Exercise directions —
Reproduce verbatim the lines up to and including the one with "const FULLNESS = 5.5;", starting from the first.

Dataset excerpt —

* begin *

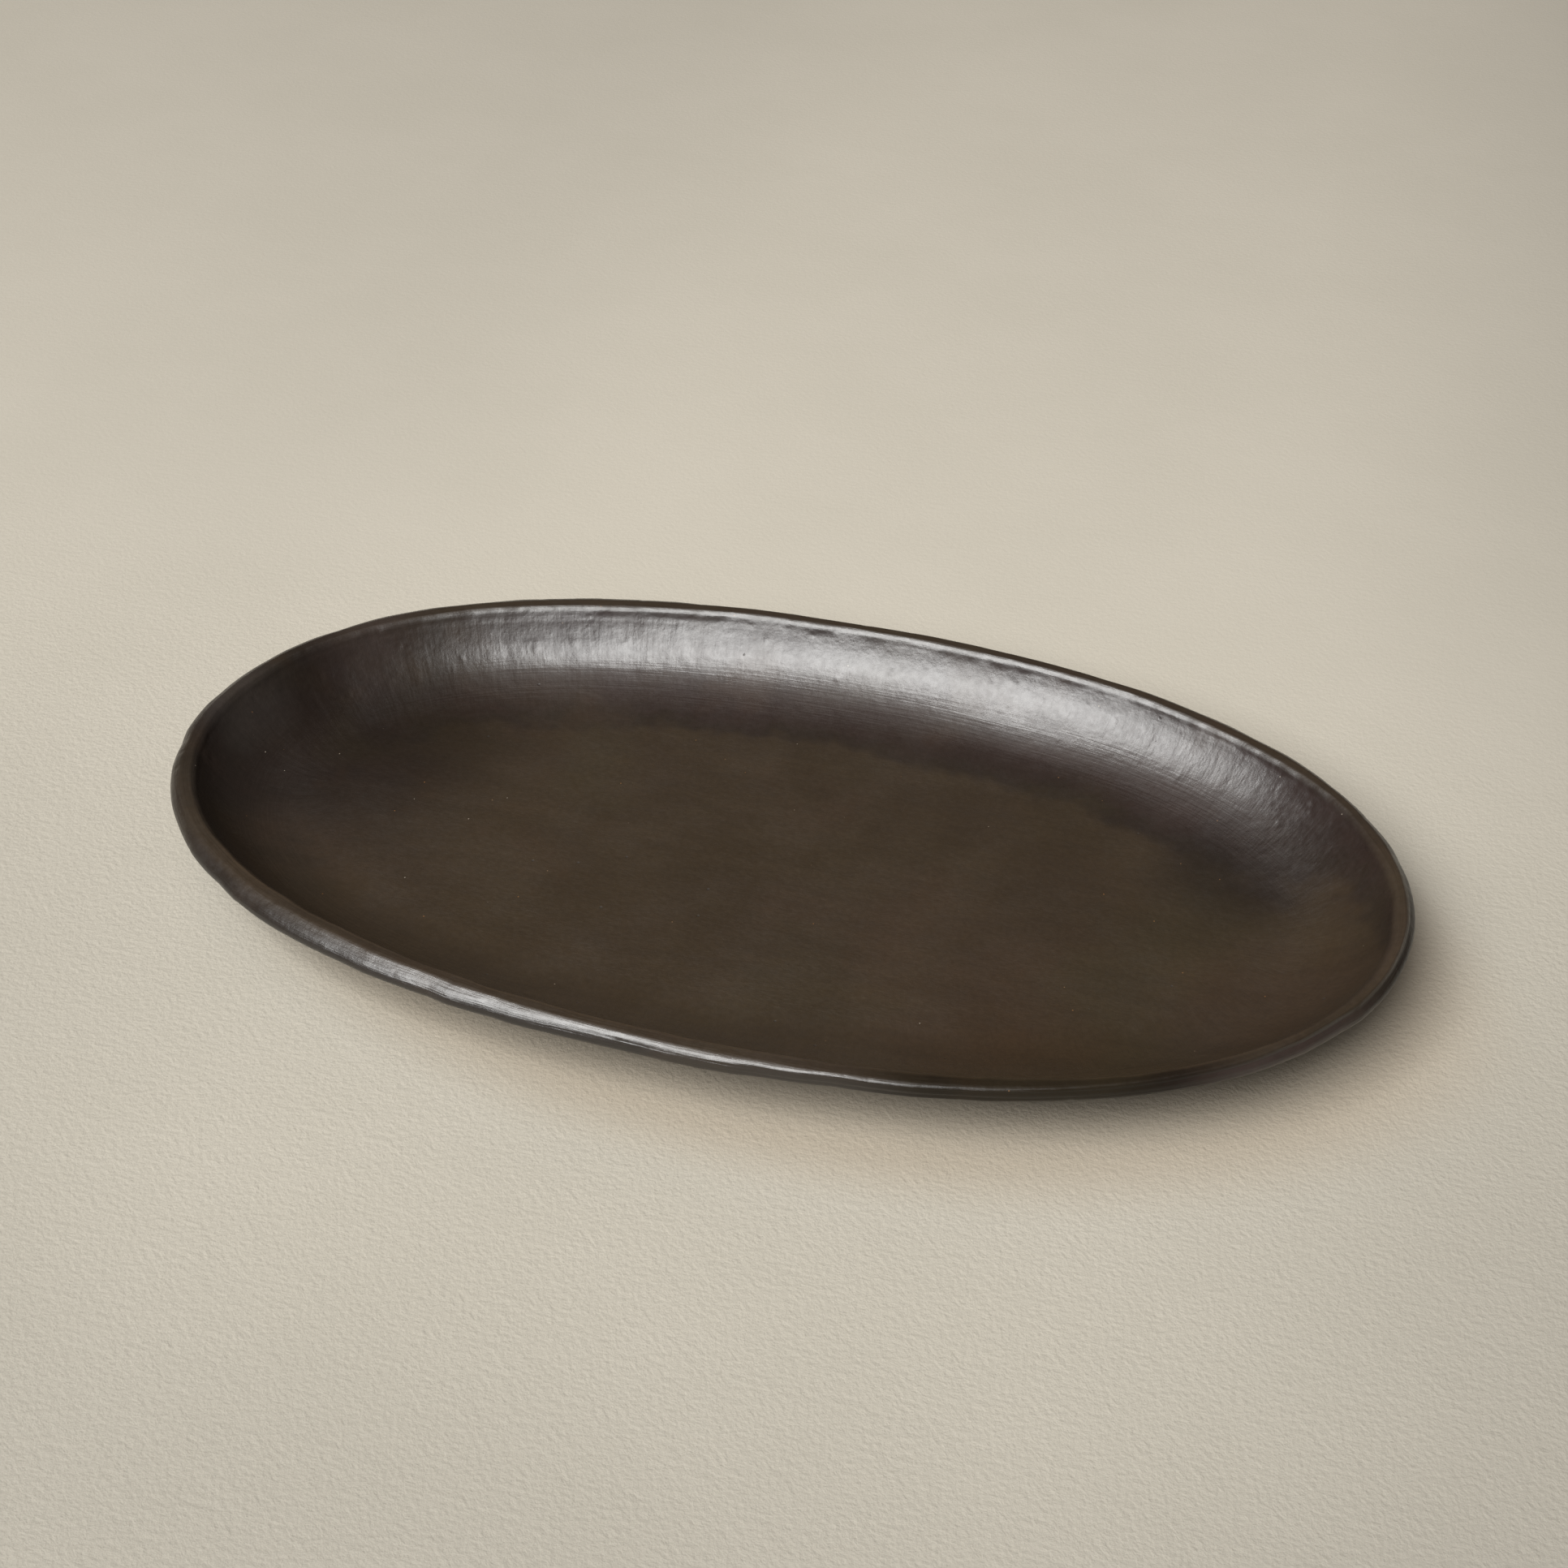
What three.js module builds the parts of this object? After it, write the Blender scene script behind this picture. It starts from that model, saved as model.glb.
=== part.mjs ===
// An oval serving platter of burnished black clay, hand-built from three pieces of clay:
// a flat floor slab, a flared side wall luted to the slab's bevelled edge, and a thick lip coil
// seated over the wall's ridged top. Units are millimetres, +Z is up, +X is the long way of the
// oval, and the origin is the middle of the underside, where the platter rests.
import * as THREE from "three";

// Driving dimensions of the whole dish.
const LENGTH = 450;
const WIDTH = 251;
const HEIGHT = 34;
const FULLNESS = 5.5; // how far the oval stands out from a true ellipse, between its ends and sides

// The section, measured inwards from the rim's outermost line.
const FLOOR_THICKNESS = 10;
const FLOOR_INSET = 50; // where the inner wall has run out into the flat floor
const FOOT_INSET = 34; // where the outer wall leaves the table
const LIP_TOP_FLAT = 3; // flat between the lip's two rounded shoulders
const LIP_OUTER_RADIUS = 4;
const LIP_INNER_RADIUS = 2.2;
const LIP_UNDER_RADIUS = 1.6; // of the turn from the lip's outermost line into the outer wall
const INNER_SLOPE = THREE.MathUtils.degToRad(61); // of the inner wall, just under the lip
const OUTER_SLOPE = THREE.MathUtils.degToRad(48); // of the outer wall, just under the lip
const BELLY_INSET = 13; // of the outer curve's control point: the further in, the fuller the wall

// Luted joints between the pieces.
const JOINT_GAP = 0.3; // thickness of the slip that joins two pieces
const SCARF_TOP_INSET = 52; // the slab's bevel, at the top and at the bottom
const SCARF_BOTTOM_INSET = 42;
const LIP_JOINT_SHARE = 0.2; // how far down the wall's curves the lip coil reaches
const JOINT_RIDGE = 2.2; // height of the ridge that the lip coil is pressed over

// Facets.
const AROUND = 80;
const CURVE_STEPS = 7;
const ROUND_STEPS = 4;

// Burnished black clay: olive brown on the floor, purplish black on the wall, between them on the lip.
const FLOOR_COLOUR = 0x3a3227;
const WALL_COLOUR = 0x2d2523;
const LIP_COLOUR = 0x342c25;
const BURNISH_ROUGHNESS = 0.42;

/** Point of the rim's outermost line at angle t, and the direction that points out of the oval there. */
function ovalAt(t) {
  const a = LENGTH / 2;
  const b = WIDTH / 2;
  const out = new THREE.Vector2(b * Math.cos(t), a * Math.sin(t)).normalize();
  const swell = (FULLNESS * (1 - Math.cos(4 * t))) / 2;
  const point = new THREE.Vector2(a * Math.cos(t), b * Math.sin(t)).addScaledVector(out, swell);
  return { point, out };
}

/** The inset that stands for the platter's middle, where the floor's section starts and ends. */
const MIDDLE = WIDTH / 2;

/**
 * A section swept round the oval, as a closed skin. A section is a list of points (inset, height)
 * that either closes on itself or starts and ends at the middle. The sweep is first a round one,
 * whose points are then moved out along the oval's own outward directions.
 */
function sweepRoundOval(section) {
  const profile = section.map(([inset, height]) => new THREE.Vector2(MIDDLE - inset, height));
  const geometry = new THREE.LatheGeometry(profile, AROUND).rotateX(Math.PI / 2);
  const position = geometry.getAttribute("position");
  for (let i = 0; i < position.count; i++) {
    const radius = Math.hypot(position.getX(i), position.getY(i));
    if (radius < 1e-6) continue;
    const { point, out } = ovalAt(Math.atan2(position.getY(i), position.getX(i)));
    point.addScaledVector(out, radius - MIDDLE);
    position.setXY(i, point.x, point.y);
  }
  geometry.computeVertexNormals();
  return geometry;
}

/** A piece of clay: its section swept round the oval, as a named mesh of its own colour. */
function clayPiece(name, color, section) {
  const material = new THREE.MeshStandardMaterial({ color, roughness: BURNISH_ROUGHNESS, metalness: 0 });
  const mesh = new THREE.Mesh(sweepRoundOval(section), material);
  mesh.name = name;
  return mesh;
}

const toPairs = (points) => points.map((p) => [p.x, p.y]);
const v2 = (inset, height) => new THREE.Vector2(inset, height);

/** Where a round of the lip ends: the point at an angle about its centre, 0 pointing straight out. */
function onRound(centre, radius, angle) {
  return v2(centre.x - radius * Math.cos(angle), centre.y + radius * Math.sin(angle));
}

// Centres of the lip's three rounds, and the angles at which they run into the two wall faces.
const outerCentre = v2(LIP_OUTER_RADIUS, HEIGHT - LIP_OUTER_RADIUS);
const innerCentre = v2(LIP_OUTER_RADIUS + LIP_TOP_FLAT, HEIGHT - LIP_INNER_RADIUS);
const underCentre = v2(LIP_UNDER_RADIUS, outerCentre.y);
const innerEnd = Math.PI / 2 + INNER_SLOPE;
const underEnd = OUTER_SLOPE - Math.PI / 2;

// The two faces of the wall, from the top down. Both start on the lip, above the joint.
const innerTop = onRound(innerCentre, LIP_INNER_RADIUS, innerEnd);
const innerRun = (innerTop.y - FLOOR_THICKNESS) / Math.tan(INNER_SLOPE);
const innerFace = new THREE.QuadraticBezierCurve(
  innerTop,
  v2(innerTop.x + innerRun, FLOOR_THICKNESS),
  v2(FLOOR_INSET, FLOOR_THICKNESS),
);
const outerTop = onRound(underCentre, LIP_UNDER_RADIUS, underEnd);
const outerFace = new THREE.QuadraticBezierCurve(
  outerTop,
  v2(BELLY_INSET, outerTop.y - (BELLY_INSET - outerTop.x) * Math.tan(OUTER_SLOPE)),
  v2(FOOT_INSET, 0),
);

/** Points of a wall face between two shares of its curve, from the top down. */
function faceBetween(face, from, to, steps) {
  return Array.from({ length: steps + 1 }, (_, i) => face.getPoint(from + ((to - from) * i) / steps));
}

/** The joint under the lip: outer edge, ridge and inner edge, each moved down the wall by drop. */
function lipJoint(drop) {
  const outer = outerFace.getPoint(LIP_JOINT_SHARE);
  const inner = innerFace.getPoint(LIP_JOINT_SHARE);
  const up = outerFace.getTangent(LIP_JOINT_SHARE).negate();
  const ridge = outer.clone().add(inner).multiplyScalar(0.5).addScaledVector(up, JOINT_RIDGE);
  return [outer, ridge, inner].map((p) => p.addScaledVector(up, -drop));
}

/** A round of the lip, as points from one angle about its centre to another. */
function round(centre, radius, from, to) {
  const angles = Array.from({ length: ROUND_STEPS + 1 }, (_, i) => from + ((to - from) * i) / ROUND_STEPS);
  return angles.map((angle) => onRound(centre, radius, angle));
}

function floorSlabSection() {
  return [
    [MIDDLE, 0],
    [SCARF_BOTTOM_INSET + JOINT_GAP, 0],
    [SCARF_TOP_INSET + JOINT_GAP, FLOOR_THICKNESS],
    [MIDDLE, FLOOR_THICKNESS],
  ];
}

function sideWallSection() {
  const [outerEdge, ridge, innerEdge] = lipJoint(JOINT_GAP);
  const outer = faceBetween(outerFace, LIP_JOINT_SHARE, 1, CURVE_STEPS).slice(1).reverse();
  const inner = faceBetween(innerFace, LIP_JOINT_SHARE, 1, CURVE_STEPS).slice(1);
  const section = [
    [SCARF_BOTTOM_INSET, 0],
    ...toPairs([...outer, outerEdge, ridge, innerEdge, ...inner]),
    [SCARF_TOP_INSET, FLOOR_THICKNESS],
  ];
  return [...section, section[0]];
}

function lipCoilSection() {
  const [outerEdge, ridge, innerEdge] = lipJoint(0);
  const outer = faceBetween(outerFace, 0, LIP_JOINT_SHARE, 2).slice(1, -1).reverse();
  const inner = faceBetween(innerFace, 0, LIP_JOINT_SHARE, 2).slice(1, -1);
  const section = toPairs([
    outerEdge,
    ...outer,
    ...round(underCentre, LIP_UNDER_RADIUS, underEnd, 0),
    ...round(outerCentre, LIP_OUTER_RADIUS, 0, Math.PI / 2).slice(1),
    ...round(innerCentre, LIP_INNER_RADIUS, Math.PI / 2, innerEnd),
    ...inner,
    innerEdge,
    ridge,
  ]);
  return [...section, section[0]];
}

const platter = new THREE.Group();
platter.add(
  clayPiece("floor_slab", FLOOR_COLOUR, floorSlabSection()),
  clayPiece("side_wall", WALL_COLOUR, sideWallSection()),
  clayPiece("lip_coil", LIP_COLOUR, lipCoilSection()),
);

export default platter;
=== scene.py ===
"""The looks of an oval serving platter of stone-burnished, smoke-blackened clay.

The platter is three pieces of clay, as in the CAD: a floor slab, a flared side wall and a lip coil.
Here each is a fine mesh with the unevenness of hand work: a rim cut in gentle facets, a bead along
its inner edge, the strokes of the burnishing stone down the wall, pits and dents. The meshes are
computed in millimetres and scaled to metres. The skin of the whole platter is one grid, cut into
the three pieces, so that neighbours share their border points and normals.
"""

import bpy
import numpy as np
from mathutils import Matrix, Vector


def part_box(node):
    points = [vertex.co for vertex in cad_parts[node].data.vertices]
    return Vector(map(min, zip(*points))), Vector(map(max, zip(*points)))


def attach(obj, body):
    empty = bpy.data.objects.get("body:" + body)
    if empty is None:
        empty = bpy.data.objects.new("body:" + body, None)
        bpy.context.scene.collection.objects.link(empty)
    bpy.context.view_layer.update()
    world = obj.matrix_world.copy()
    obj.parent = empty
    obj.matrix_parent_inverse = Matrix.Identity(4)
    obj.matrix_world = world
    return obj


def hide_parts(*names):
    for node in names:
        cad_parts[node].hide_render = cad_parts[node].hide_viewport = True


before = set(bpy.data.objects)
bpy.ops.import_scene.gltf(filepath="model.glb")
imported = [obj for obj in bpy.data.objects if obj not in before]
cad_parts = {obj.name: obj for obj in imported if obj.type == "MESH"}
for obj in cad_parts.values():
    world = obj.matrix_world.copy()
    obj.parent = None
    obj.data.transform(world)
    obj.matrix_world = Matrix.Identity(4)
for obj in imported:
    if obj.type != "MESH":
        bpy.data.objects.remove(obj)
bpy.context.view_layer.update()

MM = 0.001

# ---------------------------------------------------------------- dimensions, in millimetres
lip_low, lip_high = (np.array(corner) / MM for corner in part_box("lip_coil"))
LENGTH = lip_high[0] - lip_low[0]
WIDTH = lip_high[1] - lip_low[1]
HEIGHT = lip_high[2]
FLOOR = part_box("floor_slab")[1][2] / MM  # height of the floor's upper face
FULLNESS = 5.5  # how far the oval stands out from a true ellipse, between its ends and sides

# Insets, measured inwards from the rim's outermost line.
FLOOR_INSET = 50.0  # where the inner wall has run out into the floor
FOOT_INSET = 34.0  # where the outer wall leaves the table
SCARF_TOP = 52.0  # the joint between wall and floor slab, at the top and at the bottom
SCARF_BOTTOM = 42.0
BELLY_INSET = 13.0  # of the outer curve's control point
# The lip's rounds, outwards and inwards from its flat top: (slope at the start, at the end, length).
SHOULDER_START = 4.4  # inset where the flat top ends
SHOULDER = ((0, 30, 0.6), (30, 52, 4.3), (52, 90, 2.0))
UNDER_TURN = (90, 135, 1.3)
BEAD_START = 6.7
BEAD = ((0, 32, 0.5), (32, 50, 1.7), (50, 64, 1.0), (64, 58, 2.8))
LIP_JOINT_HEIGHT = 24.6  # of the joint under the lip, on the inner wall
OUTER_JOINT_SHARE = 0.2  # and how far down the outer curve it is on the outside
RIDGE = 2.2  # height of the ridge inside that joint
GAP = 0.3  # thickness of the slip in a joint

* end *

Exercise answer —
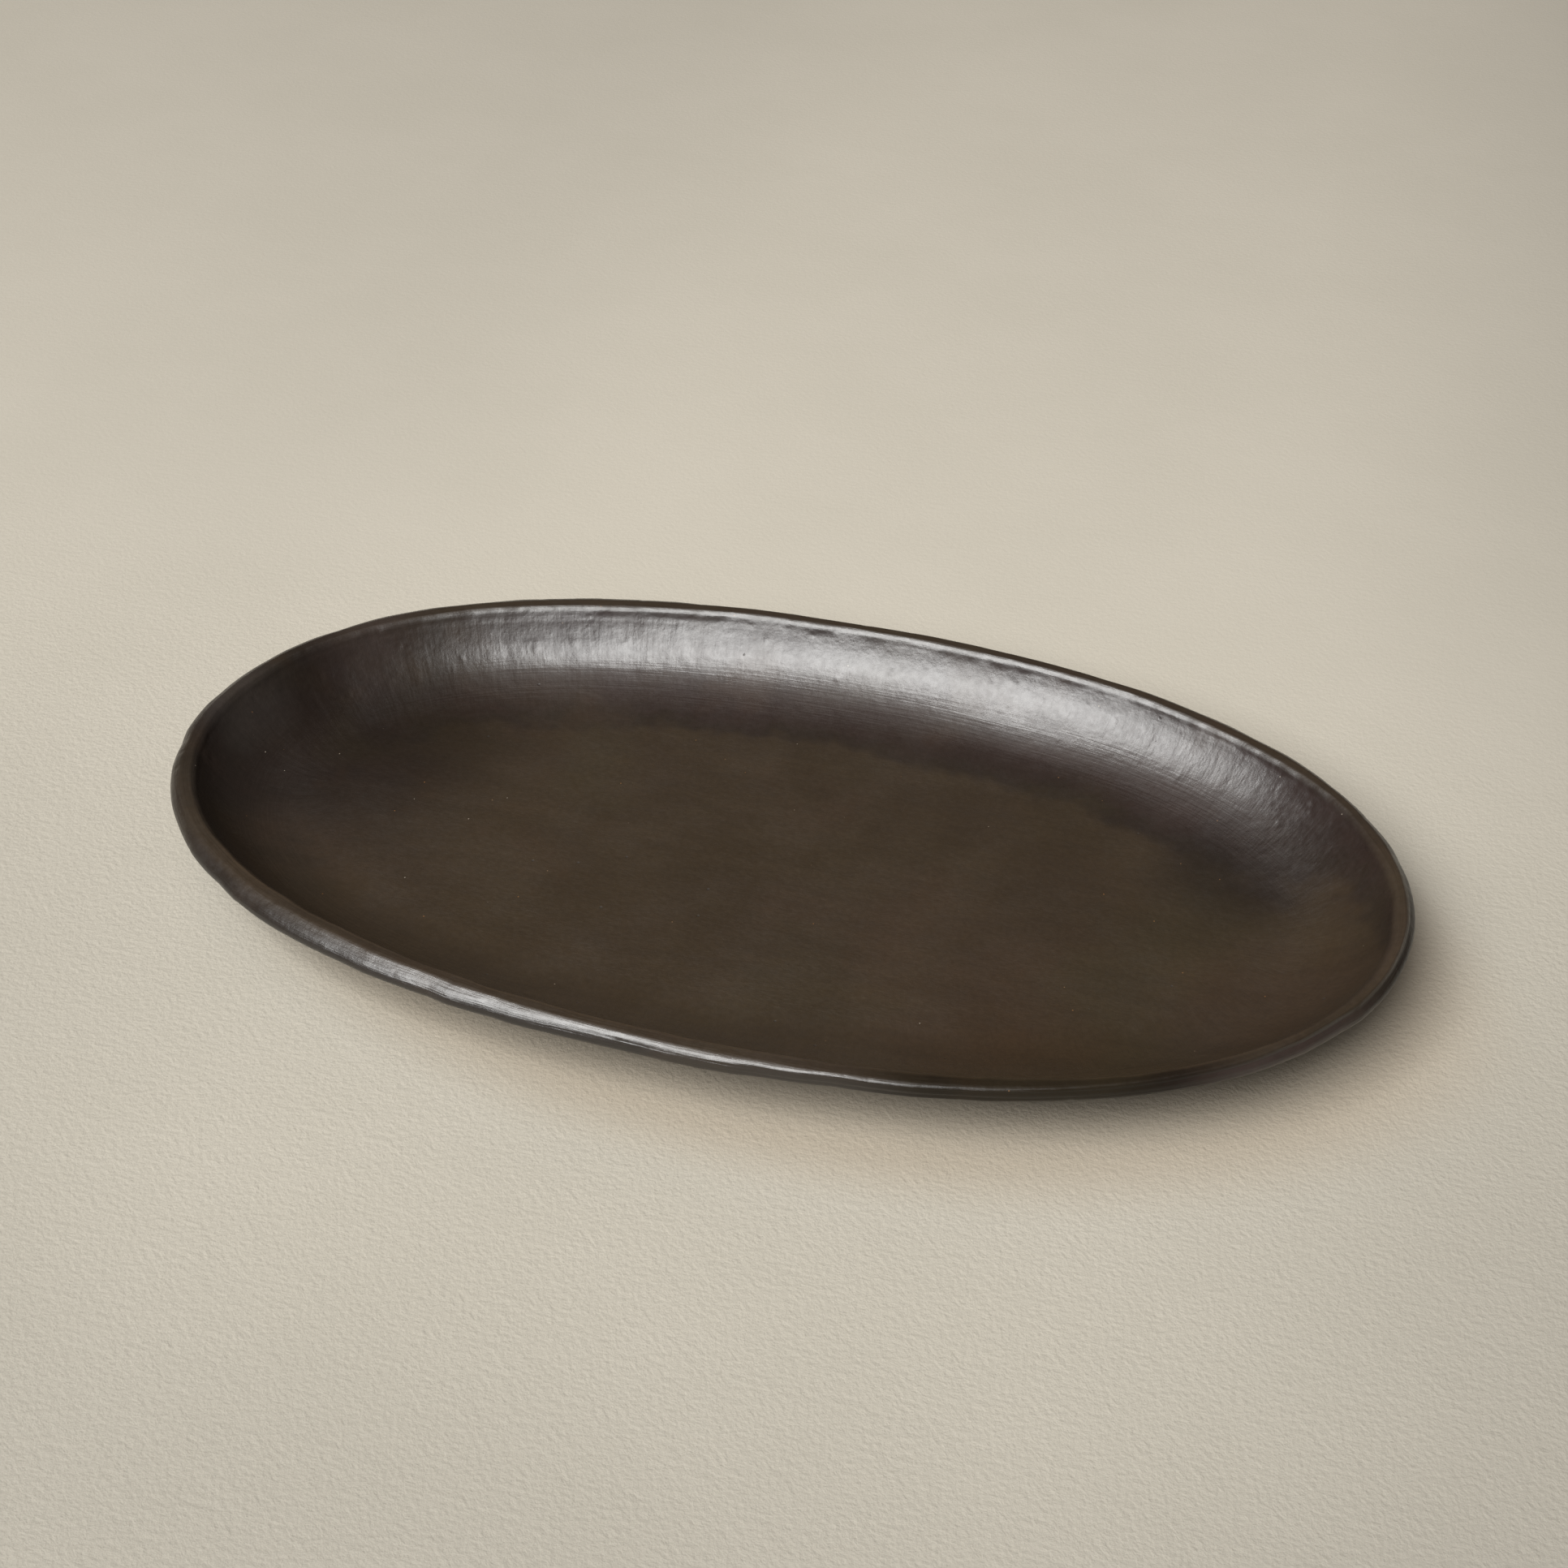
What three.js module builds the parts of this object? After it, write the Blender scene script behind this picture. It starts from that model, saved as model.glb.
=== part.mjs ===
// An oval serving platter of burnished black clay, hand-built from three pieces of clay:
// a flat floor slab, a flared side wall luted to the slab's bevelled edge, and a thick lip coil
// seated over the wall's ridged top. Units are millimetres, +Z is up, +X is the long way of the
// oval, and the origin is the middle of the underside, where the platter rests.
import * as THREE from "three";

// Driving dimensions of the whole dish.
const LENGTH = 450;
const WIDTH = 251;
const HEIGHT = 34;
const FULLNESS = 5.5; // how far the oval stands out from a true ellipse, between its ends and sides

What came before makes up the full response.